Market Overview

The prediction market for Iranian regime collapse has settled at 20.5% probability, with volume exceeding $15.6 million indicating sustained trader interest in this geopolitical question. The probability has remained stable over the past 24 hours, suggesting a consensus view rather than reactive positioning to recent events. At this level, traders are assigning roughly one-in-five odds that the Islamic Republic's core structures—including the Supreme Leader's office, Guardian Council, and IRGC clerical control—will be fundamentally dissolved or replaced by December 31, 2026.

Why It Matters

The question of regime stability in Iran carries implications extending far beyond the country's borders. A collapse of the Islamic Republic would reshape Middle Eastern geopolitics, affect global energy markets, and alter the regional balance of power involving Israel, Gulf states, and U.S. interests. The market's relatively modest probability reflects a view that despite Iran's documented economic challenges, sectarian tensions, and periodic civil unrest, the institutional and security apparatus supporting the regime remains resilient. However, the 20.5% probability is not negligible—it represents meaningful tail risk in a two-year window.

Key Factors

Several structural elements appear to underpin current market pricing. The Iranian regime's security apparatus, particularly the IRGC and intelligence services, maintains significant coercive capacity and has historically suppressed large-scale uprising attempts.
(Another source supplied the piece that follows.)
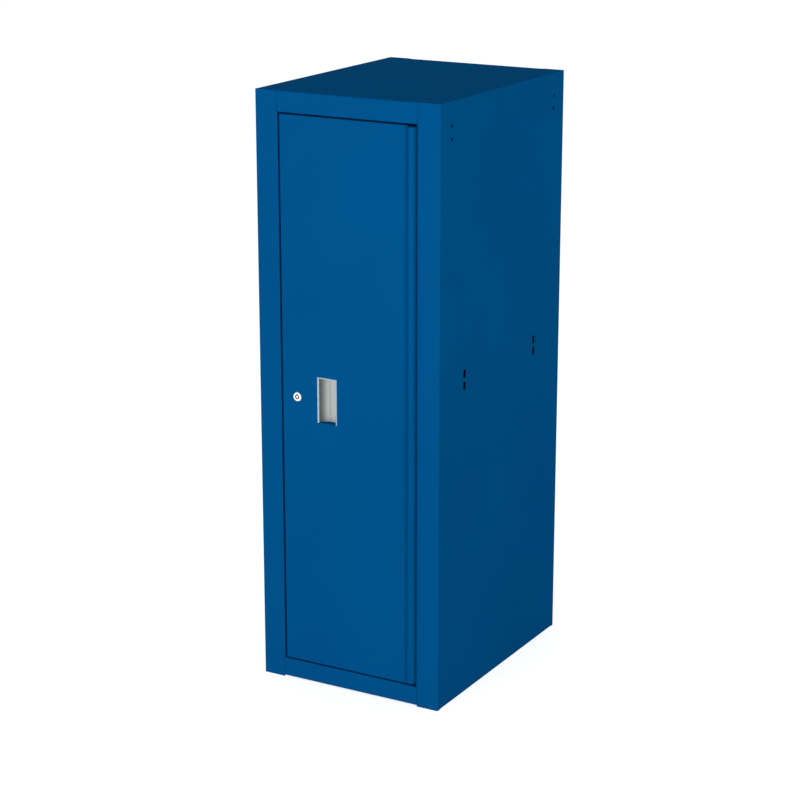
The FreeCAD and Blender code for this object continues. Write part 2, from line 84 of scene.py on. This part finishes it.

Economically, while Iran faces severe sanctions and inflation, these stressors have persisted for years without triggering regime change. Domestically, while protests recur—most notably following Mahsa Amini's death in 2022—they have not coalesced into a coordinated, nationwide challenge capable of threatening state control. The market's calibration suggests traders view two years as insufficient time for grassroots opposition to overcome institutional inertia, absent an exogenous shock such as military intervention, leadership succession crisis, or catastrophic economic collapse triggering simultaneous elite defection and popular uprising.

Outlook

Movements in this probability would likely stem from several catalysts. Visible fractures within the clerical and military elite, evidence of IRGC defections, or triggering events that unite hitherto fragmented opposition groups could shift odds upward. Conversely, successful succession planning around the Supreme Leader or demonstrated regime resilience during economic crises could compress the probability further. The current 20.5% pricing appears to embed skepticism that regime overthrow, while theoretically possible, faces formidable structural obstacles within the specified timeframe. Traders appear to be distinguishing between the regime's acknowledged fragility and the substantially higher bar required for complete institutional dissolution and replacement.